(Entries with model source code)
* * * *

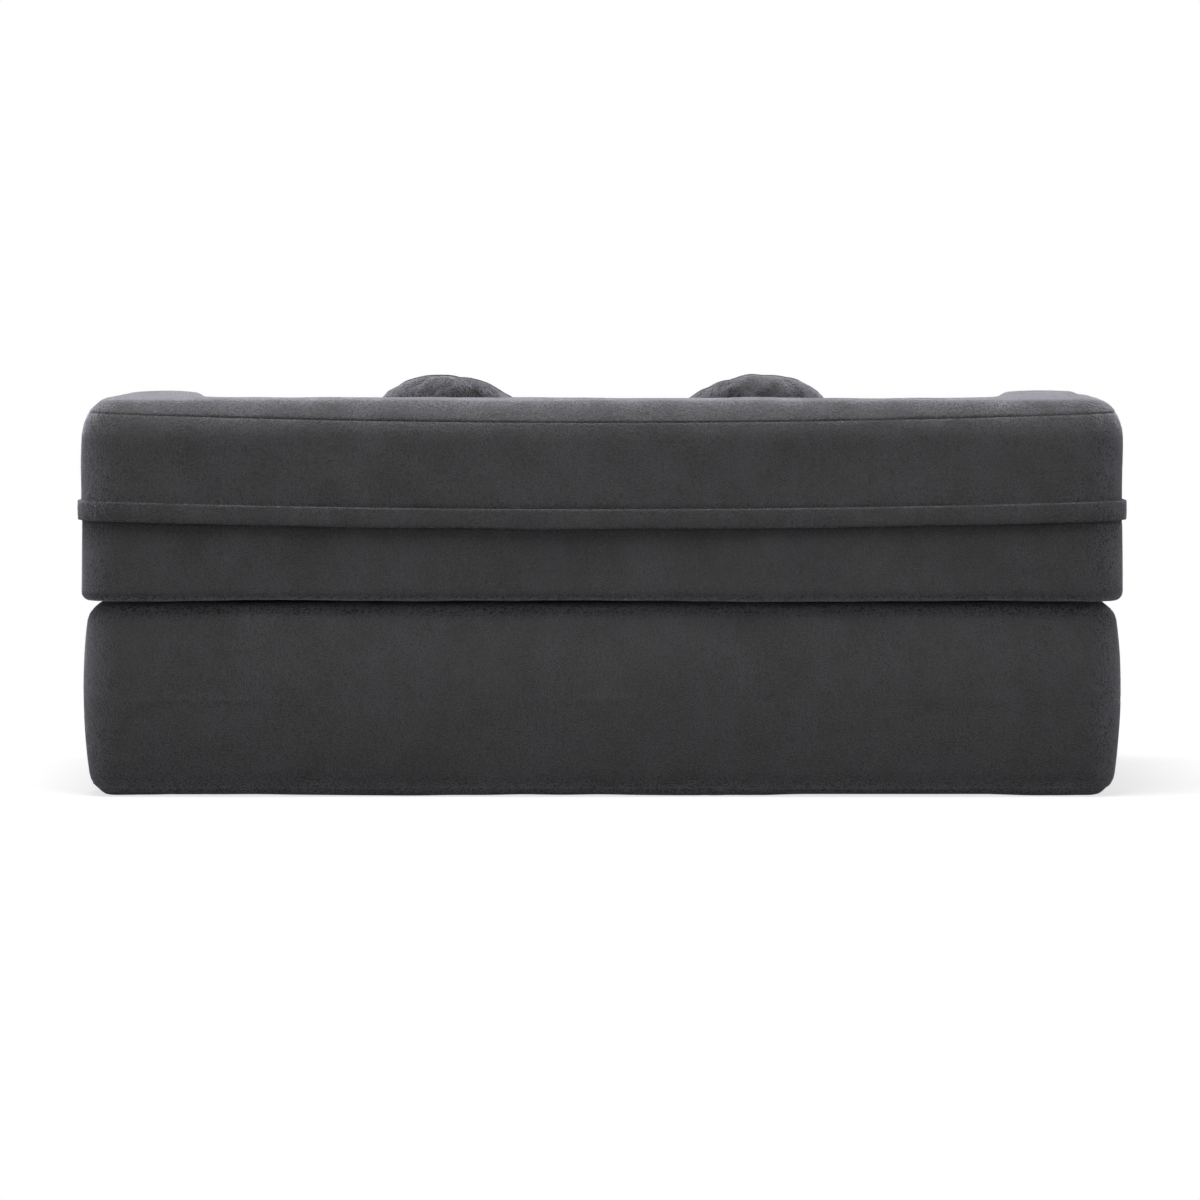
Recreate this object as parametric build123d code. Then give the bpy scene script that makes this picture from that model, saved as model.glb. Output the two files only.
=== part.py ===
from build123d import *
import os

# Folding sofa bed in foam, in millimetres.
# +Z is up, the sitter faces -Y, and the origin is on the floor under the middle of the sofa.
# Three mattress sections lie on each other in a Z: bottom, middle and seat.
# The seat section also carries a back and two arms as one U-shaped bolster.
# Left is the sitter's left, on the +X side.

# Mattress sections
sofa_width = 1520.0
section_depth = 730.0
section_thickness = 142.0
fold_gap = 0.6
plan_corner_radius = 58.0
seat_lower_edge_radius = 12.0
middle_upper_edge_radius = 26.0
middle_lower_edge_radius = 16.0
bottom_upper_edge_radius = 16.0
bottom_lower_edge_radius = 30.0

# Seat surface
seat_edge_drop = 6.0
seat_crown = 10.0
seat_edge_radius = 30.0

# The bolster that forms back and arms
arm_width = 168.0
back_width = 160.0
bolster_height = 154.0
bolster_top_radius = 40.0
arm_front_radius = 46.0
recess_corner_radius = 280.0
bolster_root_height = 60.0

# Cloth and foam
cover_wall = 6.0
foam_bevel_share = 0.45
foam_clearance = 0.3
comfort_thickness = 42.0
fold_panel_thickness = 2.0
fold_panel_wrap = 76.0
fold_panel_clearance = 0.3
rear_panel_lower_margin = 34.0
rear_panel_upper_margin = 30.0
front_panel_reach = 56.0
grip_panel_thickness = 1.6
grip_panel_inset = 70.0
grip_panel_radius = 24.0

# Pivots of the two folds, beyond the end faces
pivot_setback = 1.0

# Zips of the middle and the bottom cover, on the right side
side_zip_length = 420.0
side_zip_height = 7.0
side_zip_thickness = 2.2
side_zip_recess = 1.2

# Zip around the sides and the back of the seat cover
zip_height = 124.0
zip_front_setback = 96.0
tape_width = 6.0
tape_recess = 1.6
tape_thickness = 1.9
chain_width = 6.0
chain_recess = 0.9
chain_thickness = 3.2
stop_length = 5.0
stop_overhang = 1.2
slider_length = 16.0
slider_width = 9.0
slider_plate = 1.2
slider_clearance = 0.25
slider_post_width = 2.4
slider_post_length = 4.0
slider_edge_radius = 2.0
slider_lug_height = 1.6
slider_lug_length = 7.0
slider_end_gap = 1.0

# Cloth flap over the zip
flap_gap = 4.0
flap_thickness = 2.0
flap_drop = 14.0
flap_rise = 13.0
flap_seam_height = 3.0
flap_front_setback = 78.0

# Waist pillows
pillow_width = 308.0
pillow_height = 193.0
pillow_thickness = 94.0
pillow_corner_radius = 76.0
pillow_side_draw = 9.0
pillow_wall = 3.0
pillow_seam_height = 8.0
pillow_crown_inset = 66.0
pillow_height_shares = (0, 0.42, 0.7, 0.9, 1)
pillow_inset_shares = (0, 0.1, 0.28, 0.6, 1)
pillow_lean = 56.0
pillow_roll = 33.0
pillow_offset = 193.0
pillow_rest_clearance = 0.3
seating_steps = 5

# How far cutting tools run past what they cut
overrun = 20.0

flap_proud = flap_gap + flap_thickness
depth_centre = -flap_proud / 2
front_face = depth_centre - section_depth / 2
back_face = depth_centre + section_depth / 2
half_gap = fold_gap / 2
foam_inset = cover_wall + foam_clearance

bottom_top = section_thickness - half_gap
middle_base = section_thickness + half_gap
middle_top = 2 * section_thickness - half_gap
seat_base = 2 * section_thickness + half_gap
seat_edge_top = 3 * section_thickness - seat_edge_drop
seat_middle_top = seat_edge_top + seat_crown
bolster_top = 3 * section_thickness + bolster_height
recess_half_width = sofa_width / 2 - arm_width
recess_back = back_face - back_width
seat_comfort_base = seat_edge_top - cover_wall - comfort_thickness

zip_level = seat_base + zip_height
zip_start = front_face + zip_front_setback
tape_edge = chain_width / 2 + tape_width
side_face = sofa_width / 2
chain_start = zip_start + stop_length
chain_depth = chain_recess + chain_thickness
slider_start = chain_start + slider_end_gap
straight_end = back_face - plan_corner_radius
slider_travel = straight_end - slider_end_gap - slider_length - slider_start


def everything_between(low, high):
    """A slab that holds all that lies between two heights."""
    span = 2 * (sofa_width + section_depth)
    return Pos(0, 0, (low + high) / 2) * Box(span, span, high - low)


def everything_behind(plane):
    """A block that holds all that lies behind an upright plane."""
    span = 2 * (sofa_width + section_depth)
    return Pos(0, plane + span / 2, 0) * Box(span, span, span)


def raised(plan, low, high):
    """A plan drawn up between two heights."""
    return Pos(0, 0, low) * extrude(plan, high - low)


def outline(inset):
    """The rounded plan outline that all three sections share."""
    width = sofa_width - 2 * inset
    depth = section_depth - 2 * inset
    return Pos(0, depth_centre) * RectangleRounded(width, depth, plan_corner_radius - inset)


def ring(outer_inset, inner_inset):
    """The plan between two insets of the outline."""
    return outline(outer_inset) - outline(inner_inset)


def soften(edges, radius, inset):
    """Rounds the outer edges of a block. Inside a cover they are bevels, as foam is cut."""
    if inset:
        return chamfer(edges, radius * foam_bevel_share)
    return fillet(edges, radius)


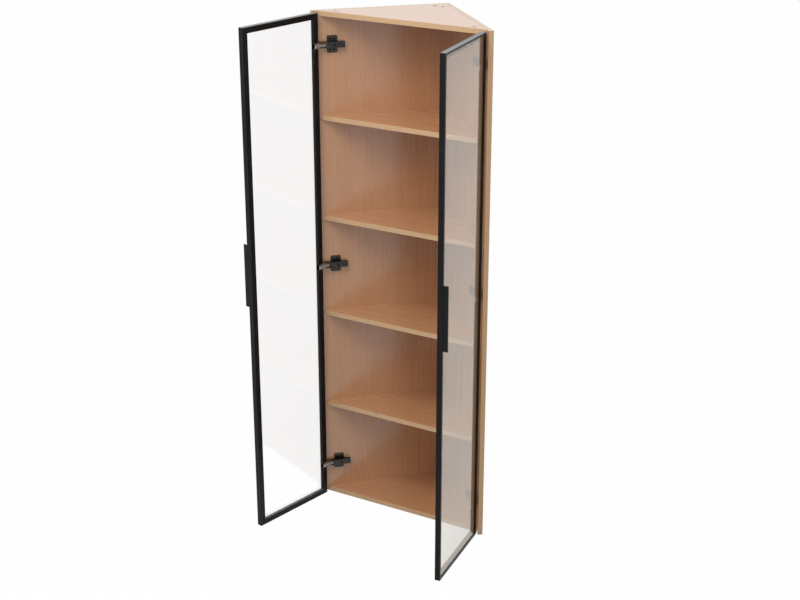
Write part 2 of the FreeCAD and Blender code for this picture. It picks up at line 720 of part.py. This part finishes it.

* * * *

CHALLENGE
Reproduce the data shown above exactly.

RESPONSE
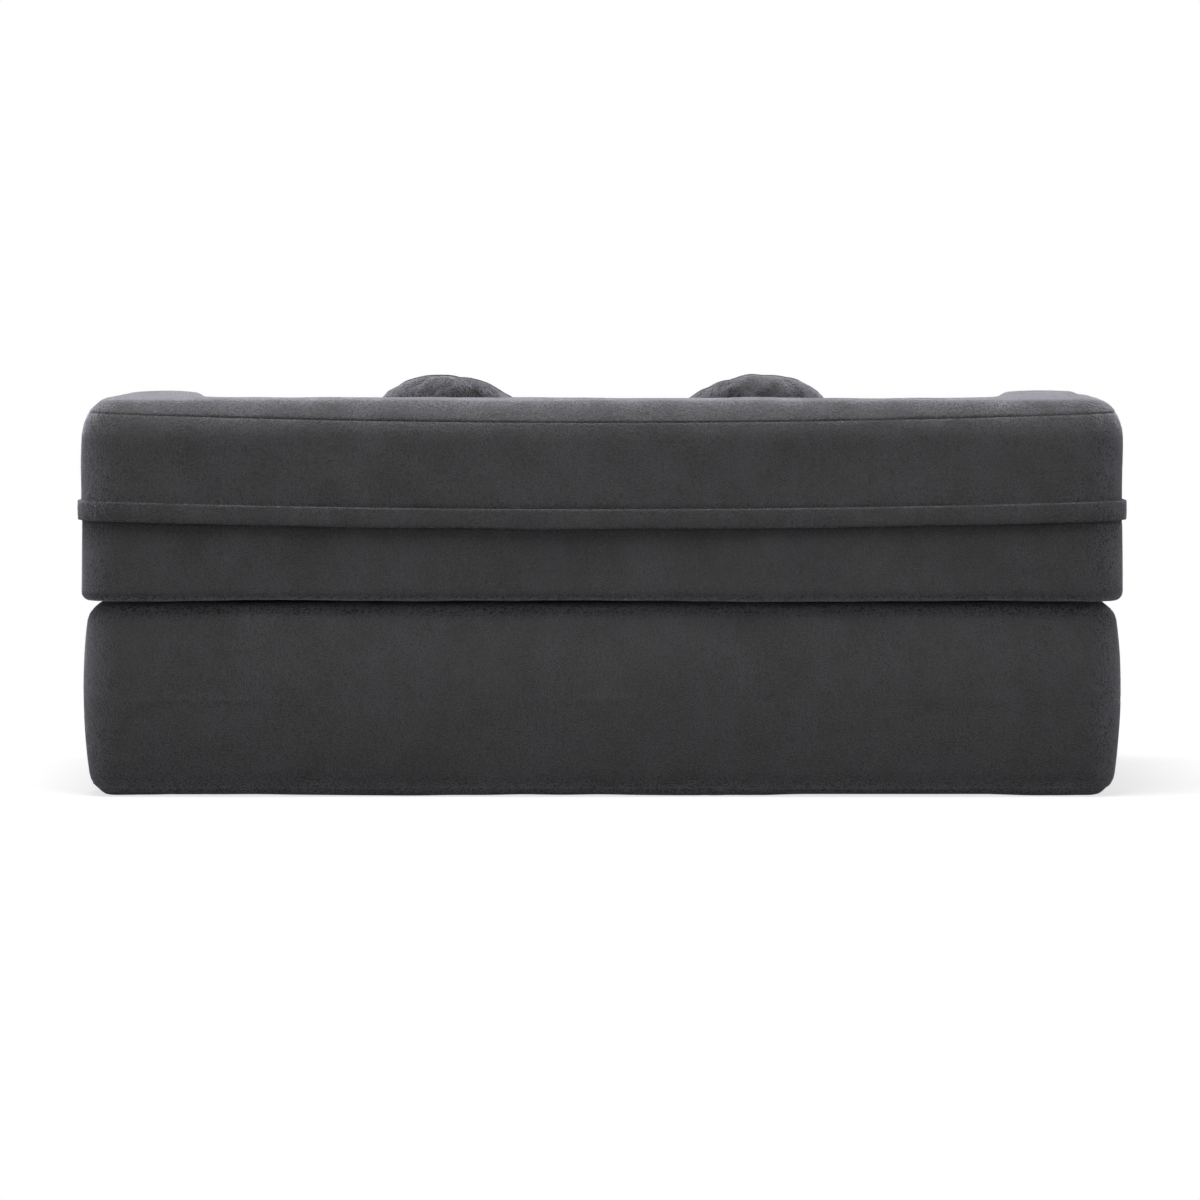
Recreate this object as parametric build123d code. Then give the bpy scene script that makes this picture from that model, saved as model.glb. Output the two files only.
=== part.py ===
from build123d import *
import os

# Folding sofa bed in foam, in millimetres.
# +Z is up, the sitter faces -Y, and the origin is on the floor under the middle of the sofa.
# Three mattress sections lie on each other in a Z: bottom, middle and seat.
# The seat section also carries a back and two arms as one U-shaped bolster.
# Left is the sitter's left, on the +X side.

# Mattress sections
sofa_width = 1520.0
section_depth = 730.0
section_thickness = 142.0
fold_gap = 0.6
plan_corner_radius = 58.0
seat_lower_edge_radius = 12.0
middle_upper_edge_radius = 26.0
middle_lower_edge_radius = 16.0
bottom_upper_edge_radius = 16.0
bottom_lower_edge_radius = 30.0

# Seat surface
seat_edge_drop = 6.0
seat_crown = 10.0
seat_edge_radius = 30.0

# The bolster that forms back and arms
arm_width = 168.0
back_width = 160.0
bolster_height = 154.0
bolster_top_radius = 40.0
arm_front_radius = 46.0
recess_corner_radius = 280.0
bolster_root_height = 60.0

# Cloth and foam
cover_wall = 6.0
foam_bevel_share = 0.45
foam_clearance = 0.3
comfort_thickness = 42.0
fold_panel_thickness = 2.0
fold_panel_wrap = 76.0
fold_panel_clearance = 0.3
rear_panel_lower_margin = 34.0
rear_panel_upper_margin = 30.0
front_panel_reach = 56.0
grip_panel_thickness = 1.6
grip_panel_inset = 70.0
grip_panel_radius = 24.0

# Pivots of the two folds, beyond the end faces
pivot_setback = 1.0

# Zips of the middle and the bottom cover, on the right side
side_zip_length = 420.0
side_zip_height = 7.0
side_zip_thickness = 2.2
side_zip_recess = 1.2

# Zip around the sides and the back of the seat cover
zip_height = 124.0
zip_front_setback = 96.0
tape_width = 6.0
tape_recess = 1.6
tape_thickness = 1.9
chain_width = 6.0
chain_recess = 0.9
chain_thickness = 3.2
stop_length = 5.0
stop_overhang = 1.2
slider_length = 16.0
slider_width = 9.0
slider_plate = 1.2
slider_clearance = 0.25
slider_post_width = 2.4
slider_post_length = 4.0
slider_edge_radius = 2.0
slider_lug_height = 1.6
slider_lug_length = 7.0
slider_end_gap = 1.0

# Cloth flap over the zip
flap_gap = 4.0
flap_thickness = 2.0
flap_drop = 14.0
flap_rise = 13.0
flap_seam_height = 3.0
flap_front_setback = 78.0

# Waist pillows
pillow_width = 308.0
pillow_height = 193.0
pillow_thickness = 94.0
pillow_corner_radius = 76.0
pillow_side_draw = 9.0
pillow_wall = 3.0
pillow_seam_height = 8.0
pillow_crown_inset = 66.0
pillow_height_shares = (0, 0.42, 0.7, 0.9, 1)
pillow_inset_shares = (0, 0.1, 0.28, 0.6, 1)
pillow_lean = 56.0
pillow_roll = 33.0
pillow_offset = 193.0
pillow_rest_clearance = 0.3
seating_steps = 5

# How far cutting tools run past what they cut
overrun = 20.0

flap_proud = flap_gap + flap_thickness
depth_centre = -flap_proud / 2
front_face = depth_centre - section_depth / 2
back_face = depth_centre + section_depth / 2
half_gap = fold_gap / 2
foam_inset = cover_wall + foam_clearance

bottom_top = section_thickness - half_gap
middle_base = section_thickness + half_gap
middle_top = 2 * section_thickness - half_gap
seat_base = 2 * section_thickness + half_gap
seat_edge_top = 3 * section_thickness - seat_edge_drop
seat_middle_top = seat_edge_top + seat_crown
bolster_top = 3 * section_thickness + bolster_height
recess_half_width = sofa_width / 2 - arm_width
recess_back = back_face - back_width
seat_comfort_base = seat_edge_top - cover_wall - comfort_thickness

zip_level = seat_base + zip_height
zip_start = front_face + zip_front_setback
tape_edge = chain_width / 2 + tape_width
side_face = sofa_width / 2
chain_start = zip_start + stop_length
chain_depth = chain_recess + chain_thickness
slider_start = chain_start + slider_end_gap
straight_end = back_face - plan_corner_radius
slider_travel = straight_end - slider_end_gap - slider_length - slider_start


def everything_between(low, high):
    """A slab that holds all that lies between two heights."""
    span = 2 * (sofa_width + section_depth)
    return Pos(0, 0, (low + high) / 2) * Box(span, span, high - low)


def everything_behind(plane):
    """A block that holds all that lies behind an upright plane."""
    span = 2 * (sofa_width + section_depth)
    return Pos(0, plane + span / 2, 0) * Box(span, span, span)


def raised(plan, low, high):
    """A plan drawn up between two heights."""
    return Pos(0, 0, low) * extrude(plan, high - low)


def outline(inset):
    """The rounded plan outline that all three sections share."""
    width = sofa_width - 2 * inset
    depth = section_depth - 2 * inset
    return Pos(0, depth_centre) * RectangleRounded(width, depth, plan_corner_radius - inset)


def ring(outer_inset, inner_inset):
    """The plan between two insets of the outline."""
    return outline(outer_inset) - outline(inner_inset)


def soften(edges, radius, inset):
    """Rounds the outer edges of a block. Inside a cover they are bevels, as foam is cut."""
    if inset:
        return chamfer(edges, radius * foam_bevel_share)
    return fillet(edges, radius)


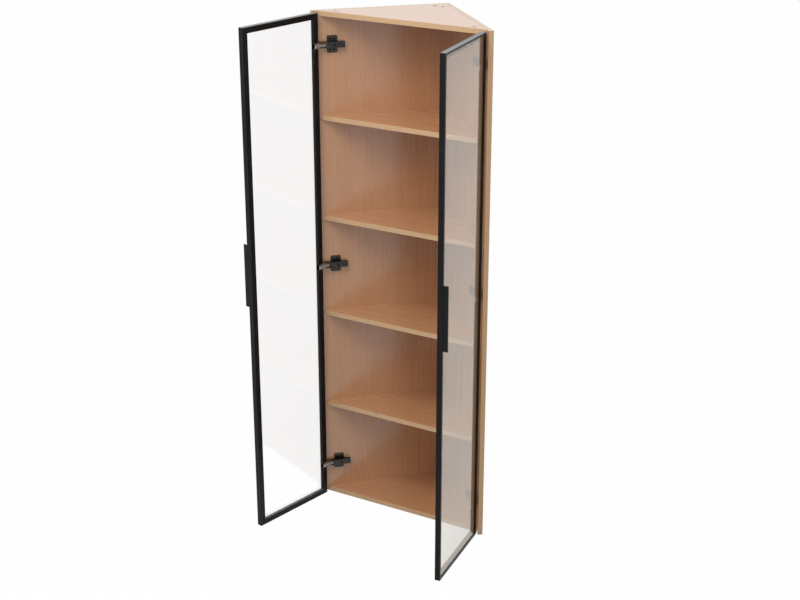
Write part 2 of the FreeCAD and Blender code for this picture. It picks up at line 720 of part.py. This part finishes it.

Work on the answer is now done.